Laser dazzling of CMOS imaging sensors using amplitude modulated and continuous wave lasers

Sammanfattning: Protecting sensitive information is important, especially in defence applications. As cameras become more common, developing countermeasure systems that limit the information gathering capabilities of imaging sensors would be beneficial. Such a countermeasure system can be based on laser dazzling of imaging sensors, which will impair the information gathering capabilities of the sensor if the countermeasur esystem is designed correctly. In order for laser dazzling to be viable as a countermeasure in practical use cases, the dazzling effect needs to be predictable and practically achievable. An existing model predicting the dazzle effect of continuous wave laser irradiance on the front optics of imaging sensors was successfully verified. This was achieved by collecting experimental data using three complementary metal-oxide semiconductor (CMOS) imaging sensors. An amplitude modulated laser was used to dazzle an imaging sensor with the automatic gain control (AGC) and automatic exposure (AE) functions of the sensor enabled. The AGC function dynamically adjusts the image gain and the AE function dynamically adjusts the shutter speed of the sensor to optimise the settings for the given lighting conditions. The impact of the AGC and AE function corrections on the image information content was investigated for a set of lighting conditions, modulation frequencies and modulation duty cycles by collecting data with a CMOS sensor.
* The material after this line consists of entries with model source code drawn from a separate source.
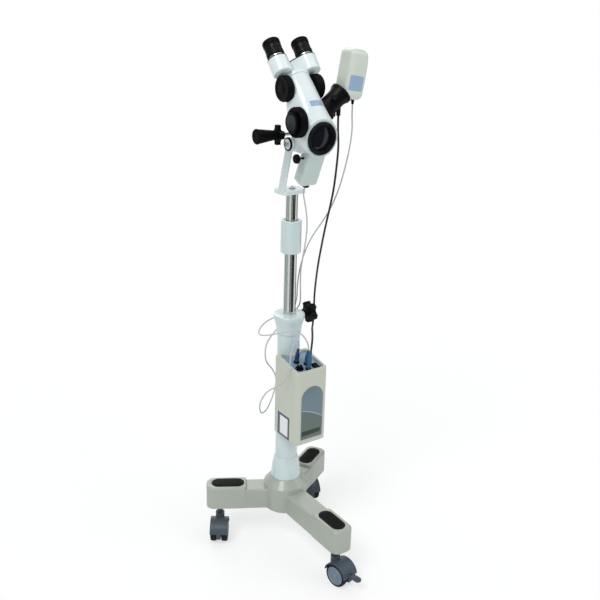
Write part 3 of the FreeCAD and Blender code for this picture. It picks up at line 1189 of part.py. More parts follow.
VIDEO_ROUTE_MIDDLE = [
    (76.5, -50, 992), (80, -51, 955), (79, -48, 908), (77, -44, 860), (72, -38, 815), (67, -32, 775),
    (66, -22, 730), (68, -9, 684), (72, 3, 639), (74, 12, 596), (70, 14, 562), (58, 5, 538),
    (42, -14, 532), (27, -38, 546), (12, -64, 563)]


# ================================ write every node ==============================================
def build():
    nodes = {
        "base_casting": make_base(),
        "foot_pads": make_foot_pads(),
        "caster_sockets": make_caster_sockets(),
        "column_tube": make_column(),
        "column_cuff": make_cuff(),
        "height_collar": make_collar(),
        "guide_bush": make_guide_bush(),
        "box_shell": make_box_shell(),
        "box_top_panel": make_top_panel(),
        "box_front_panel": make_front_panel(),
        "box_straps": make_straps(),
        "box_electronics": make_electronics(),
        "mains_inlet": make_inlet(),
        "panel_sockets": make_sockets(),
        "lower_mast": make_lower_mast(),
        "mast_sleeve": make_sleeve(),
        "swivel_bush": make_swivel_bush(),
        "height_knob": make_height_knob(),
        "upper_post": make_upper_post(),
        "yoke_bracket": make_yoke(),
        "yoke_fasteners": make_yoke_fasteners(),
        "head_body": make_head_body(),
        "objective_ring": make_objective_ring(),
        "objective_lens": make_objective_lens(),
        "lamp_housing": make_lamp_housing(),
        "lamp_gland": make_lamp_gland(),
        "lamp_module": make_lamp_module(),
        "filter_knob": make_filter_knob(),
        "handle_rod": make_handle_rod(),
        "handle_grip": make_handle_grip(),
        "tilt_lock_wheel": make_lock_wheel(),
        "focus_drum": make_focus_drum(),
        "fine_focus_knob": make_fine_knob(),
        "magnification_knobs": make_magnification_knobs(),
        "binocular_base": make_binocular_base(),
        "camera_adapter": make_camera_adapter(),
        "camera_thumb_screw": make_thumb_screw(),
        "camera_case": make_camera_case(),
        "camera_gland": make_camera_gland(),
        "brightness_dial": make_dial(),
        "power_switch": make_switch(),
    }
    for arm in ARMS:
        nodes["caster_hood_" + arm] = on_caster(caster_hood(arm == "front"), arm)
        nodes["caster_wheels_" + arm] = on_caster(caster_wheels(), arm)
    nodes["brake_pedal"] = on_caster(brake_pedal(), "front")
    for name, side in (("left", -1), ("right", 1)):
        nodes["prism_housing_" + name] = make_prism_housing(side)
        nodes["eyepiece_" + name] = make_eyepiece(side)
        nodes["diopter_ring_" + name] = make_diopter_ring(side)
    cords = {
        "lamp": (below_lamp(GLAND_LENGTH), LAMP_ROUTE_MIDDLE, LAMP_SOCKET, PLUG_LENGTH, CORD_LEAD, THIN_CORD),
        "camera": (CAMERA_EXIT, CAMERA_ROUTE_MIDDLE, CAMERA_SOCKET, PLUG_LENGTH, CAMERA_LEAD, THIN_CORD),
        "video": (ADAPTER_EXIT, VIDEO_ROUTE_MIDDLE, VIDEO_SOCKET, PLUG_LENGTH + 8.0, VIDEO_LEAD, VIDEO_CORD),
    }
    for name, (start, middle, place, length, lead, diameter) in cords.items():
        nodes[name + "_plug"] = make_plug(place, length)
        route = [start] + middle + plug_lead(place, length, lead)
        nodes[name + "_cord"] = cord_tube(name + "_cord", route, diameter)
    return nodes


def main():
    os.makedirs("parts", exist_ok=True)
    for name, shape in build().items():
        if not shape.isValid():
            print("not valid:", name)
        shape.exportStep("parts/" + name + ".step")
        print(name, len(shape.Solids), round(shape.Volume / 1000, 1), "cm3")


main()
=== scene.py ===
"""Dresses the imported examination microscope: finishes, fine shapes, cords, light and camera.

Blender works in metres, the sizes below are millimetres. +Z is up, the objective looks to -Y and the
side camera is on +X.
"""
from __future__ import annotations

import logging
import math
from dataclasses import dataclass
from enum import Enum
from functools import cache, partial
from typing import Sequence

import bmesh
import bpy
from mathutils import Matrix, Vector
from mathutils.bvhtree import BVHTree


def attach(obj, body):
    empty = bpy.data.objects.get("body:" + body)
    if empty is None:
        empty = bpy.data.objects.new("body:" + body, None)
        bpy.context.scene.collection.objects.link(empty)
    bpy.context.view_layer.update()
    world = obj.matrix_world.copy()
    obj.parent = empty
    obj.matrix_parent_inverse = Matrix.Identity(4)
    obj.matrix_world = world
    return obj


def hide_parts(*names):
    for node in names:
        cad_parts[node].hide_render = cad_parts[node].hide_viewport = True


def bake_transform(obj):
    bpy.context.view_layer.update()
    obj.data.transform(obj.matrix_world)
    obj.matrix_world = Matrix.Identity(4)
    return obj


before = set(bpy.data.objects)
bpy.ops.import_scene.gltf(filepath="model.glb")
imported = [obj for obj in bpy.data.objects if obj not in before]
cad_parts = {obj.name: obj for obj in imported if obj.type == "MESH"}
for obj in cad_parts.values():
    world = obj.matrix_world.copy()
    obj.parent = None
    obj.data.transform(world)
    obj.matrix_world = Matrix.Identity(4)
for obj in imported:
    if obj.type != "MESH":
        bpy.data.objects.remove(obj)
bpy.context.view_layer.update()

MM = 0.001
CLEARANCE = 0.05     # between a tube and what is turned round it
RIB_ANGLE = 50.0     # from which the edges of ribs stay sharp, in degrees
FLAT_ANGLE = 0.4     # up to which faces of a CAD node count as one
MERGE = 0.000002     # distance within which its points do, in metres
LOG = logging.getLogger("microscope")
Point = tuple[float, float, float]
Pair = tuple[float, float]
Profile = list[Pair]


# ================ finishes ================
class Value:
    """A socket's output with Python's arithmetic on it."""

    def __init__(self, graph: Graph, socket: bpy.types.NodeSocket | None) -> None:
        """Keeps the graph and the socket."""
        self.graph = graph
        self.socket = socket

    def __add__(self, other: Value | float) -> Value:
        """self + other."""
        return self.graph.maths("ADD", self, other)

    def __sub__(self, other: Value | float) -> Value:
        """self - other."""
        return self.graph.maths("SUBTRACT", self, other)

    def __rsub__(self, other: float) -> Value:
        """other - self."""
        return self.graph.maths("SUBTRACT", other, self)

    def __mul__(self, other: Value | float) -> Value:
        """self * other."""
        return self.graph.maths("MULTIPLY", self, other)

    __radd__ = __add__
    __rmul__ = __mul__


class Graph:
    """The node tree of a material, a world or a group."""

    def __init__(self, tree: bpy.types.NodeTree) -> None:
        """Starts an empty tree."""
        self.tree = tree
        tree.nodes.clear()

    def maths(self, operation: str, first: object, second: object, clamp: bool = False) -> Value:
        """The result of a Math node."""
        return self.add("ShaderNodeMath", {"operation": operation, "use_clamp": clamp}, {0: first, 1: second})

    def mix(self, factor: object, first: object, second: object, blend: str = "MIX") -> Value:
        """The colour that a Mix node gives."""
        return self.add("ShaderNodeMix", {"data_type": "RGBA", "blend_type": blend},
                        {"Factor": factor, 6: first, 7: second}, 2)

    def add(self, kind: str, settings: dict[str, object] | None = None,
            inputs: dict[object, object] | None = None, output: object = 0) -> Value:
        """Adds one node.

        Args:
            kind: the node's type.
            settings: attributes, set before the inputs.
            inputs: values or links by socket name or number.
            output: the socket to return.
        Returns:
            The chosen output.
        """
        node = self.tree.nodes.new(kind)
        for name, value in (settings or {}).items():
            setattr(node, name, value)
        for name, value in (inputs or {}).items():
            if isinstance(value, Value):
                self.tree.links.new(value.socket, node.inputs[name])
            else:
                node.inputs[name].default_value = value
        return Value(self, node.outputs[output] if len(node.outputs) else None)


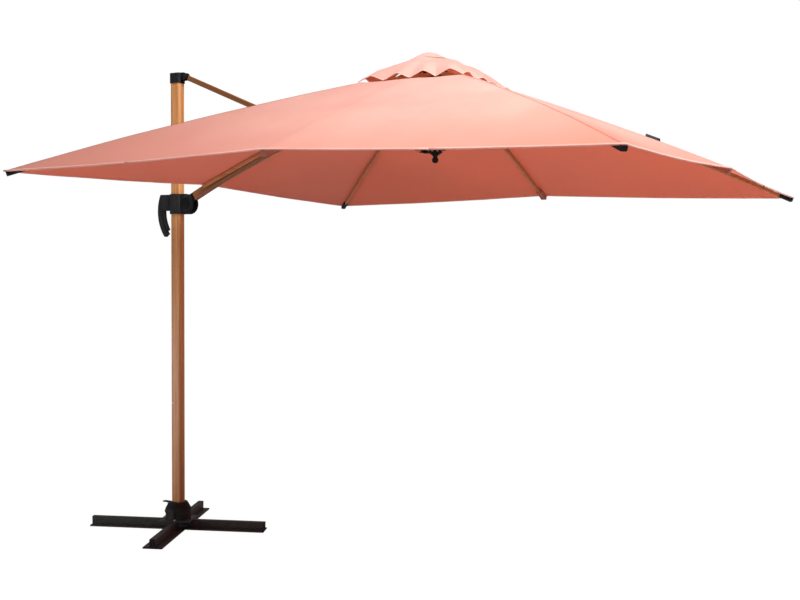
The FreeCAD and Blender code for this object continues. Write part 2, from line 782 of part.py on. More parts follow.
# ---------------------------------------------------------------- upper and lower hub
hub_place = Placement(Vector(DRIVING["hub_x"], 0, 0), Rotation())
pivot_z = d.hub_pivot_z
AZIMUTHS = [0, 45, 90, 135, 180, 225, 270, 315]
SPOKES = [a for a in AZIMUTHS if a != 180]


def spoke_slots(name, start, length, width, low, height):
    slots = []
    for azimuth in SPOKES:
        turn = Rotation(Z_AXIS, azimuth)
        corner = turn.multVec(Vector(start, -width / 2, low))
        slot = doc.addObject("Part::Box", f"{name}_{azimuth}")
        slot.Length, slot.Width, slot.Height = length, width, height
        slot.Placement = Placement(corner, turn)
        slots.append(slot)
    return slots


disc = post("hub_disc", (0, 0, pivot_z - 12), d.hub_radius, 24)
spine = middle_box("hub_spine", -100, pivot_z - 12, (70, 32, 36))
spine_round = across("spine_round", d.tip_pivot_x - d.hub_x, d.tip_pivot_z, 19, 32)
wing = middle_box("hub_wing", -d.rail_pivot_radius - 10, pivot_z - 10, (29, 101, 20))
tip_room = middle_box("tip_room", -140, pivot_z - 40, (64, 17, 90))
knuckle_slot = DRIVING["knuckle_width"] + 0.8
hub_slots = spoke_slots("hub_slot", 34, 40, knuckle_slot, DRIVING["hub_pivot_z"] - 20, 40)
wing_slot_size = (32, knuckle_slot, 40)
for side in (-1, 1):
    low_y = side * DRIVING["rail_spread"] - knuckle_slot / 2
    slot_place = (-d.rail_pivot_radius - 20, low_y, pivot_z - 20)
    hub_slots.append(box(f"wing_slot_{side}", slot_place, wing_slot_size))
hub_blank = fuse("hub_blank", disc, spine, spine_round, wing)
hub_cut = cut("hub_cut", hub_blank, tip_room, *hub_slots)
hub_pins = [across("tip_pin", d.tip_pivot_x - d.hub_x, d.tip_pivot_z, d.pin_radius, 32)]
rib_pin_length = 14
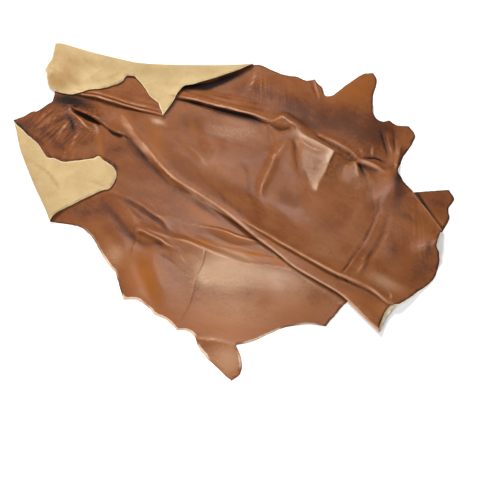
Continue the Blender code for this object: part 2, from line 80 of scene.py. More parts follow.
# Pleats. The sheet rises to the line, turns down over it and goes on to the right of it, lower.
# Columns: x, y, radius of the crest, straight run after it, length of the rise, turn in degrees
mainPleat = (
    (-575, 540, 20, 0, 100, 0),
    (-508, 428, 14, 24, 120, 20),
    (-409, 274, 10, 32, 140, 26),
    (-275, 92, 7, 28, 160, 38),
    (-168, 4, 6, 22, 170, 52),
    (-60, -84, 6, 18, 180, 84),
    (33, -170, 7, 18, 180, 128),
    (125, -258, 6.5, 24, 180, 164),
    (215, -333, 5.5, 36, 190, 180),
    (300, -416, 5, 50, 200, 180),
    (395, -483, 5, 66, 210, 180),
    (500, -558, 5, 88, 220, 180),
    (575, -646, 5, 114, 220, 180),
    (657.5, -744.5, 5, 146, 220, 180),
)
tabPleat = (
    (1070, -360, 3.8, 30, 240, 0),
    (980, -215, 3.8, 30, 180, 180),
    (920, -98, 3.8, 28, 240, 180),
    (867.5, 2, 3.8, 22, 220, 180),
    (840, 180, 3.8, 22, 220, 0),
)

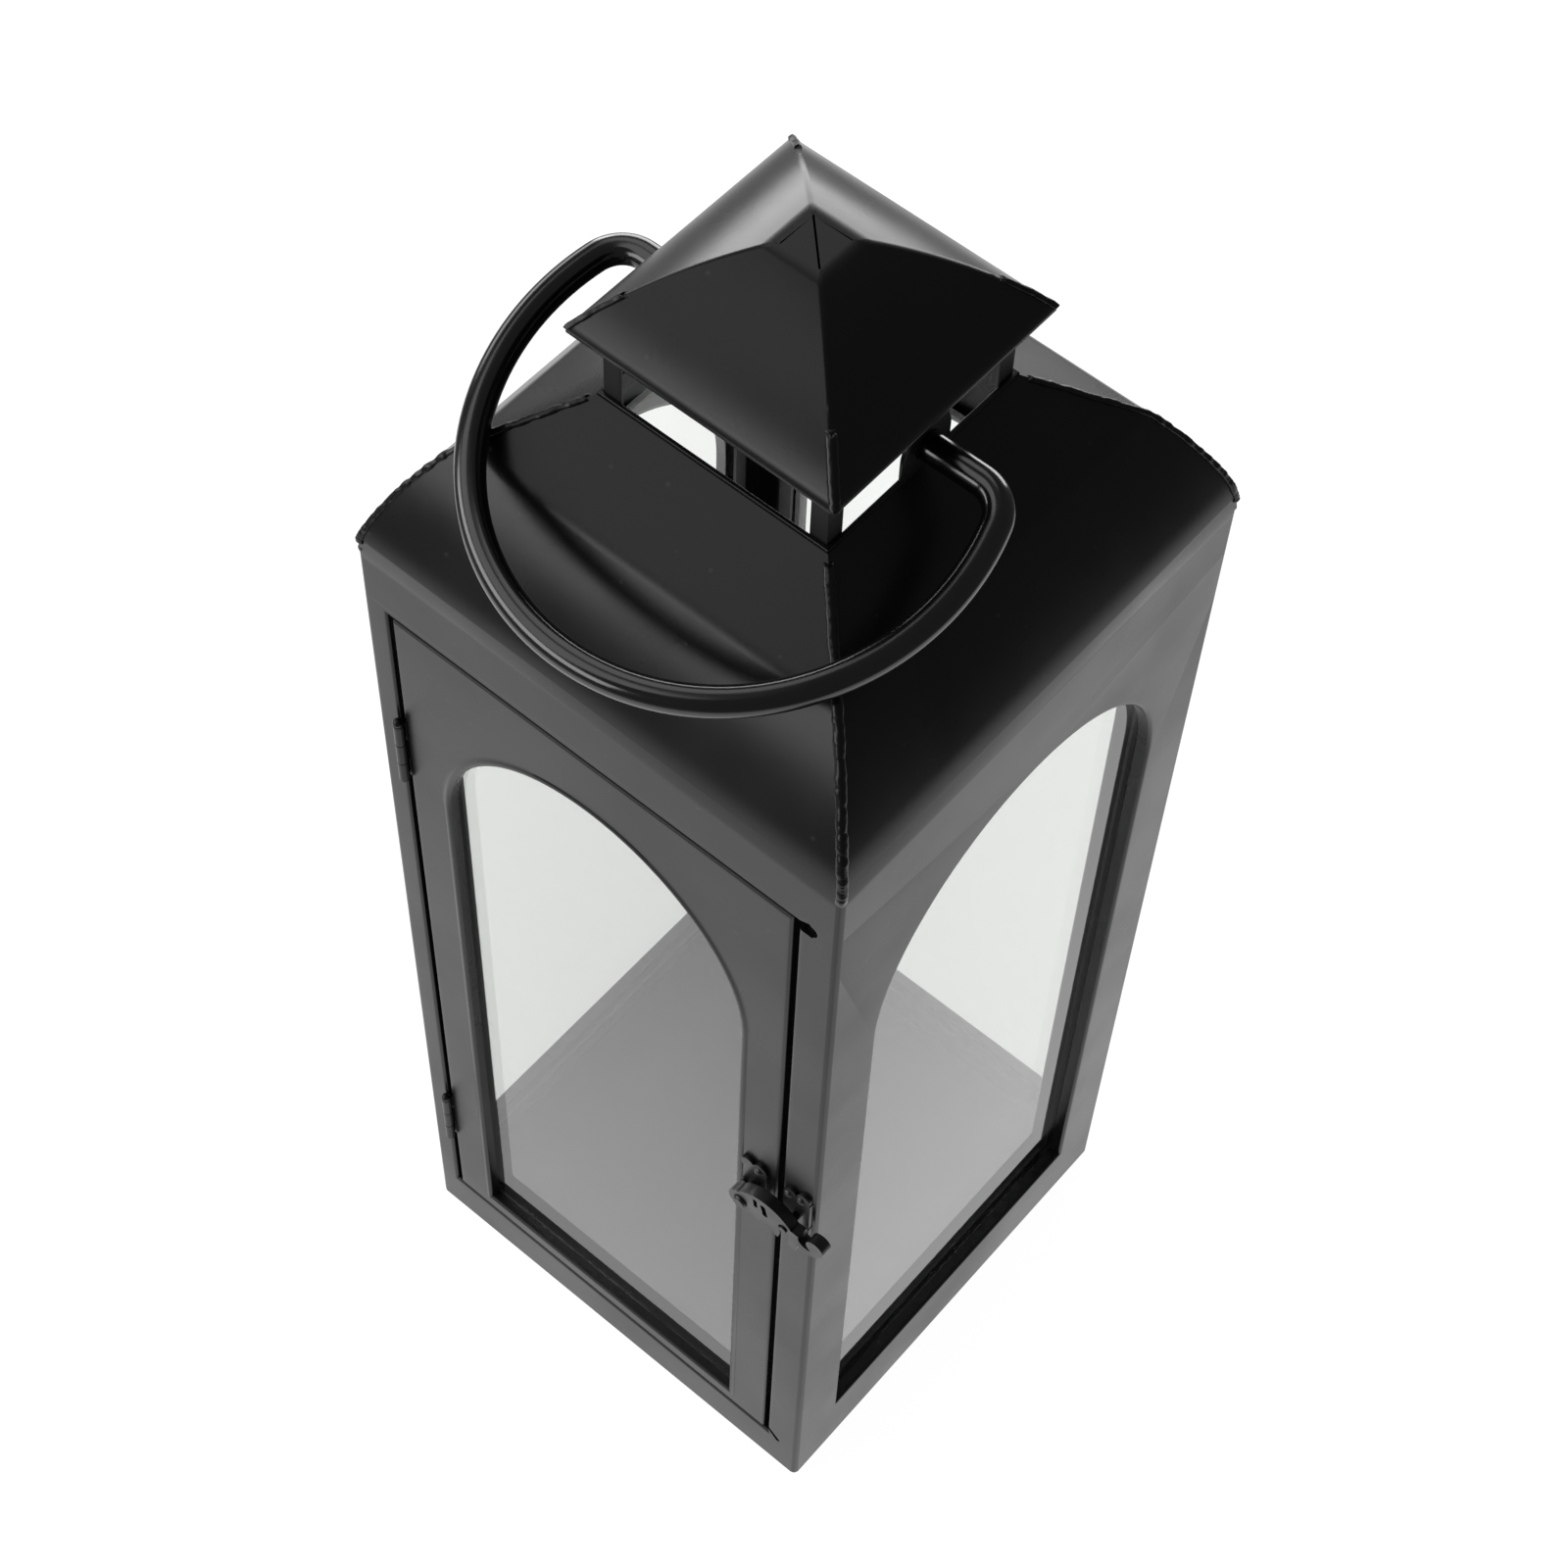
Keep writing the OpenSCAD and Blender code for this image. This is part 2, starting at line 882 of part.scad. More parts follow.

The dazzling effect was compared to the dazzling effect when using continuous wave lasers. The analysis indicate that the amplitude modulated laser dazzling performance is subpar to the continuous wave laser dazzling performance for the tested configurations. Additionally, the predictability of the modulated laser dazzling effect is complex and depends on more parameters. A model based on this technique would also be sensitive to parameter changes. The weak predictability combined with the subpar performance compared to the continuous wave laser dazzling limits the usefulness of amplitude modulated laser dazzling in practical use cases.